“Yes, sir. I’ll be there,” Terry exclaimed, rejoicing.
“How about this other lad?” pursued the general, a twinkle in his eye as he scanned the red-headed Jimmie Muldoon. “Does he want to go out into the Indian country?”
“No, sorr; plaze, sorr,” Jimmie apologized. “Sure, we have plinty Injuns where we be, an’ I’ll stay wid the Irish. Me father’s chief spiker, sorr, an’ me mother washes clothes, an’ me brother’s water carrier an’ I’ve another brother who’s like to have Terry’s job; so it’s the Muldoon family that’ll see the end o’ track through to Salt Lake.”
“All right,” the general laughed. “Stay ‘wid the Irish.’ You’ve a loyal corps, Casement. But both you boys go back to your train and keep out of trouble.”
With Jimmie, Terry was glad enough to beat a retreat to the boarding-train, set out a little way in the cleaner brush and sand, where the air was pure and the night was peaceful. A number of the men, also, soon had enough of “town,” and were already turning in, to sleep. But there was no sleep in new Julesburg. All night the hubbub and hurly-burly continued, in spite of the police stationed by General Casement.
However, tomorrow this would be left behind. Many a mile yet into the north of west stretched the grade, waiting for the rails; and beyond the grade itself stretched the surveyors’ location stakes; and beyond the line of location stakes stretched widely the desert and the mountains, where other stakes were being driven—and where Terry Richards was about to explore, in company with Scout Sol Judy and no less a personage than the bold General Dodge, chief engineer of the whole road.

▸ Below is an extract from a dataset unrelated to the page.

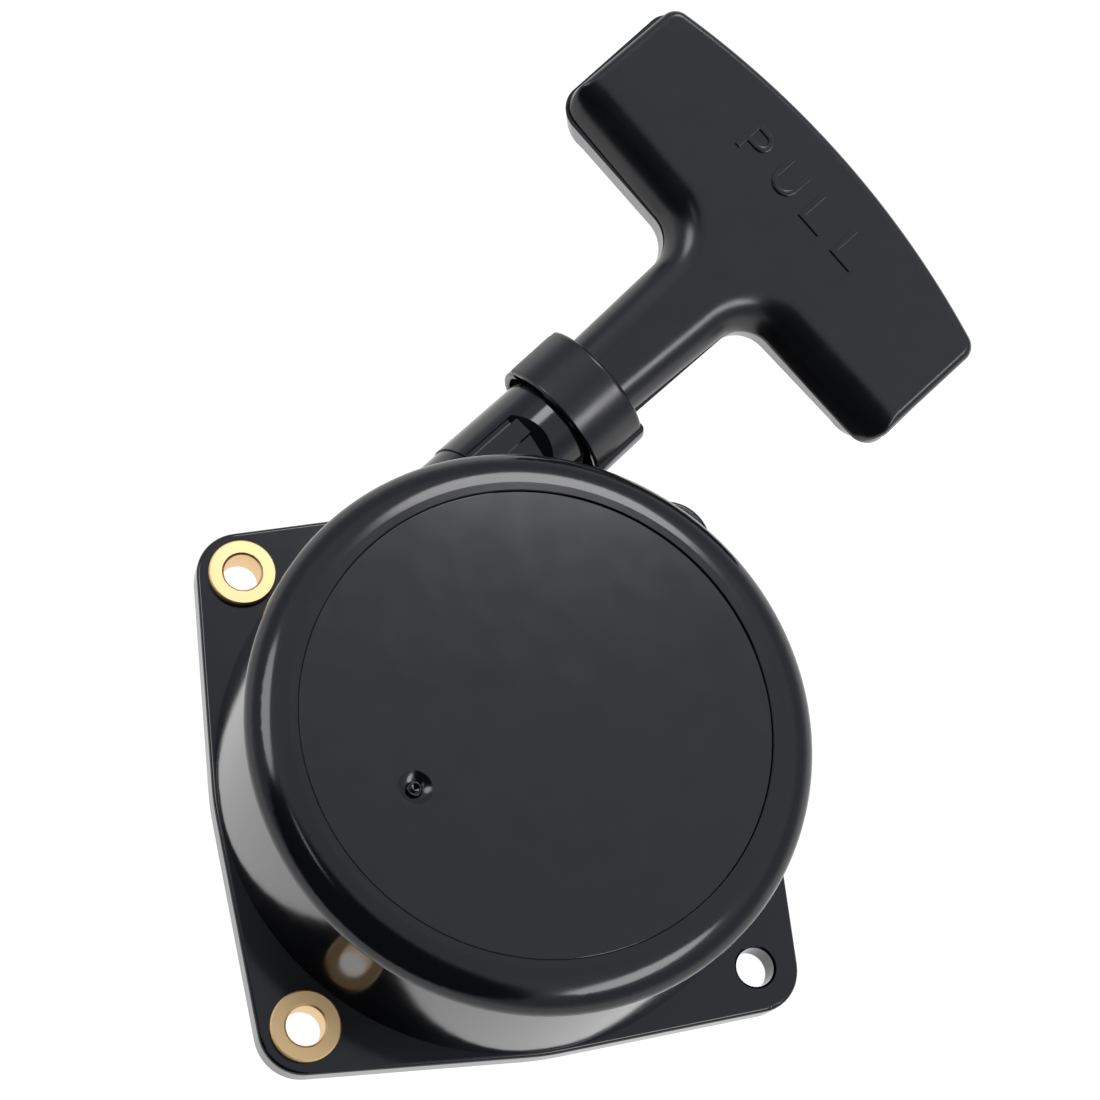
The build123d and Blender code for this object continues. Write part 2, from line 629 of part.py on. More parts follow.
# ---------------------------------------------------------------------------
nodes = {
    "starter_case": case,
    "face_disc": disc,
    "spring_anchor_pin": pin,
    "mount_bushes": bushes,
    "rope_guide": guide,
    "recoil_spring": spring,
    "spring_cover": cover,
    "cover_screws": cover_screws,
    "axle_sleeve": sleeve,
    "reel": reel,
    "rope_coil": coil,
    "rope_knot_reel": knot_reel,
    "pawl_pins": pawl_pins,
    "pawl_a": pawl_a,
    "pawl_b": pawl_b,
    "ratchet_guide": ratchet,
    "friction_spring": friction,
    "centre_washer": washer,
    "centre_screw": screw,
    "handle_front_shell": place_h(front),
    "handle_back_shell": place_h(back),
    "handle_screws": screws,
    "rope_run": rope_run,
    "rope_washer": place_h(rope_washer),
    "rope_knot_handle": place_h(knot_handle),
}

os.makedirs("parts", exist_ok=True)
for name, shape in nodes.items():
    export_step(shape, os.path.join("parts", name + ".step"))
    bb = shape.bounding_box()
    print(name, len(shape.solids()), round(sum(b.volume for b in shape.solids()), 1),
          [round(v, 2) for v in (bb.min.X, bb.min.Y, bb.min.Z, bb.max.X, bb.max.Y, bb.max.Z)])
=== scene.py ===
import bpy
import bmesh
import json
import math
from mathutils import Matrix, Vector


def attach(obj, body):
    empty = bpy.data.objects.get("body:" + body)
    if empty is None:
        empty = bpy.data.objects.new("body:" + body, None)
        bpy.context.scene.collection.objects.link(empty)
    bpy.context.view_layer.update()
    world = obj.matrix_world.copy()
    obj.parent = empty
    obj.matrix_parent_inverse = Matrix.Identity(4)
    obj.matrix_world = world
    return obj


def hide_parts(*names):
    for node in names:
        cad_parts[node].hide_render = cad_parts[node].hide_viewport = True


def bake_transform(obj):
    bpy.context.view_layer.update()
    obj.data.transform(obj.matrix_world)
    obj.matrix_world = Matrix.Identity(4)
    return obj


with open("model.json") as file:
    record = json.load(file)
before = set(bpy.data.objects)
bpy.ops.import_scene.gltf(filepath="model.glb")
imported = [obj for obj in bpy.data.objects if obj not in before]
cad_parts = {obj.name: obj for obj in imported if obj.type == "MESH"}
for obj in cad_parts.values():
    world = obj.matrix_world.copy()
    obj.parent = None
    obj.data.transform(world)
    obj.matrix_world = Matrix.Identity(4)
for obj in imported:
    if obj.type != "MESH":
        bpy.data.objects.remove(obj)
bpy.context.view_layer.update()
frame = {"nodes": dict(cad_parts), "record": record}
nodes = frame["nodes"]
MM = 0.001


# ---------------------------------------------------------------------------
# camera: a long lens from above the lower left corner
# ---------------------------------------------------------------------------
cam_data = bpy.data.cameras.new("camera")
cam = bpy.data.objects.new("camera", cam_data)
bpy.context.scene.collection.objects.link(cam)
bpy.context.scene.camera = cam
cam_data.sensor_fit = "HORIZONTAL"
cam_data.sensor_width = 36.0
cam_data.lens = 81.941
cam_data.clip_start = 0.01
cam_data.clip_end = 50.0
R = ((0.955630013, -0.169410299, 0.240980141),
     (0.076737309, 0.933001514, 0.351595734),
     (-0.284398775, -0.317503268, 0.904604340))
C = (-0.098872115, -0.091682154, 0.365106117)
cam.matrix_world = Matrix((
    (R[0][0], R[1][0], R[2][0], C[0]),
    (R[0][1], R[1][1], R[2][1], C[1]),
    (R[0][2], R[1][2], R[2][2], C[2]),
    (0, 0, 0, 1)))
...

George Stanton, somewhere out there, having fun while he chopped stakes and maybe even held the end of a surveyor’s chain, was likely to get the surprise of his life.
CHAPTER VII
OUT INTO THE SURVEY COUNTRY
It was a tremendous large party. In fact, it looked like a regular military excursion, instead of a survey trip, when in the early morning it moved out from new Julesburg (the “roaring town” was dead tired at this hour) and headed northwest up Lodge Pole Creek by the old Overland Stage road on the Oregon Trail.
There were two companies, B and M, of the Second Cavalry, from Fort McPherson, commanded by Captain (or Brevet Lieutenant-Colonel) J. K. Mizner and First Lieutenant James N. Wheelan, to ride the country and guard the long train of supply wagons. There was Surgeon Henry B. Terry, of the army medical corps—a slender, black-moustached, active man in major’s shoulder-straps. There were the teamsters and farriers and wagoners and cooks and what-not.